A vontade de parar, de interromper esta viagem que tanto me trazia, que tanto gozo evidente me estava a dar, ia crescendo à medida que o dia se vinha aproximando. Vejo-me a sentir um crescente de saudade, que nunca antes havia sentido, mesmo em alturas mais sensíveis que por serem especiais choram por um abraço real. A saudade é um sentimento que cresce na razão inversa ao tempo que falta para cessá-lo. Quando saímos por muito tempo, aparece pouco no princípio camuflado pela vontade de partir para o desconhecido, pela expectativa, e vai crescendo ao longo da consciencialização de que estamos longe e às vezes sós... Enquanto há descoberta não há espaço nem tempo para pensar que estamos afastados do nosso meio, a euforia rouba-nos a nostalgia e deixa-nos entretidos na procura, na observação, no conhecimento… Quando se anda a viajar tudo se enfrenta com o encontro desta nova vida de nómada, de não pertença, de às vezes vazio… Mas este vazio, que se aproveita de um mínimo momento de fraqueza, traz de repente ao pensamento a variável tempo. O crescimento deste sentimento que tanto nos dá alento à vida, dispara de forma desmedida, parecendo não querer parar tão cedo, parecendo asfixiar, deixando-nos sem recuperação possível... Sentimo-nos sem chão e sem norte. O sentimento toma conta de todos os espaços à minha volta, trazendo quase a vontade de voltar a casa e de desistir de tudo. Tudo se transforma em monstros indomináveis, tudo fica fora de controlo… Mas claro que tudo isto passa com um esfregar de olho do diabo, e no momento imediato estamos a dar graças à saudade por nos aquecer como um cobertor num momento de frio inesperado. A saudade traz-nos à memória todo o alimento para a matar. É ela um sentimento que nos mata e que nos faz viver ao mesmo tempo. Muita coisa vi, por muito sitio andei, muitas pessoas conheci, muita bagagem nova trago comigo para a viagem maior de todas, a da vida. Quando com tudo isso ao de cima, fresco e fazendo-me crer que estou carregada de novos combustíveis que fazem andar qualquer veículo que nos transporta, vejo-me em casa a apreciar de outra forma, com outro olhar, com a descoberta de sentimentos escondidos na certeza das certezas evidentes, que por o serem não emergem nunca, um pôr do sol que para mim é especial.
Agora parto para mais uma etapa da viagem, com forças e vontades que por saber ao que vou e ao que volto, são ainda maiores que as que tinha na primeira partida.
Até logo.
9 comments:
Verdadeiramente à solta. Conhecer-se e dar-se a conhecer só toca aos superiores.
Gostei muito.
Muito giro a evolução das duas que mostra bem o acerto da decisão acho eu.

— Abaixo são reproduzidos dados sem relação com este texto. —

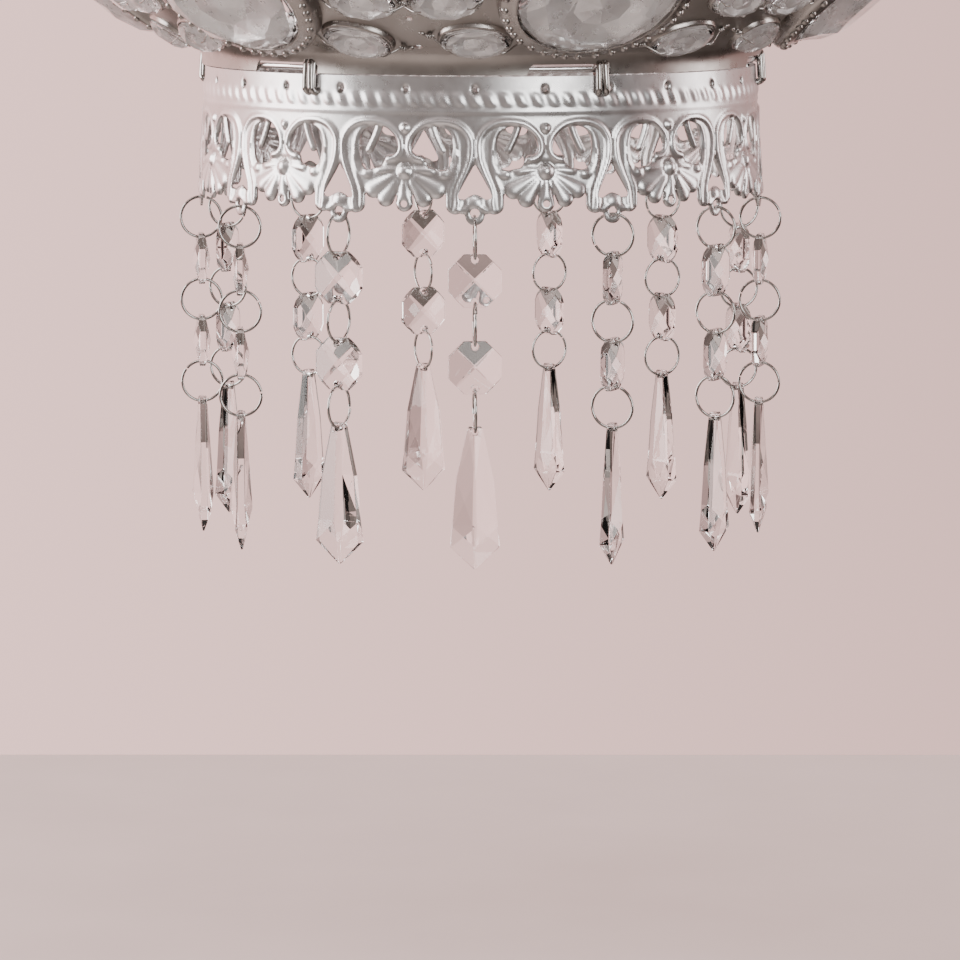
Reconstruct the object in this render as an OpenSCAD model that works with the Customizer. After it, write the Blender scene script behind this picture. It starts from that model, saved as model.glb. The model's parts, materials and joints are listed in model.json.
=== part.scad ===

Fico comovidissima a ouvir o que escreve e cheia de saudades e vontade que voltem...
muitos beijinhos da avó Xanxa
Querida Rita, nunca aqui tinha vindo fazer o comment oficial, embora te siga desde o inicio...mas hoje, estando tb eu longe de casa, noutra ponta do mundo, e tb quase a voltar da minha jornada (infinitamente mais pequena e menos emocionante e corajosa, mas mesmo assim uma jornada!) senti-me mto perto de ti pelas palavras bonitas e verdadeiras que escreveste! Um beijinho cheio de saudades tuas.
Matilde
Olá Rita, como é que se consegue dar a volta à vida e seguir por um determinado caminho sem ter medo?
Eu estou cheia de medo de arriscar para ir viver para Londres que é aqui tão perto... e deixar tudo para trás... como é que se arranja coragem??
...Estou sem palavras! Como sempre, muito me ensinas com a tua própria vida e o teu próprio testemunho! OBG!
Muitos Beijinhos!
Madalena
O pôr do sol pelas tuas palavras tem cores...incríveis!
bjs azuis e sineses! lee e pê aqui de férias
Querida prima
fiquei completamente emocionada com o que escreveste.... fico cheia de saudades.
beij
mariana
rita
gostei imenso
bj
tconstança
para mim foi essencial estar contigo nestas férias.
obrigada. pelo sorriso ao chegar, pelas risadas nos casamentos, pelas conversas em vila nova e muito essencialmente por este post.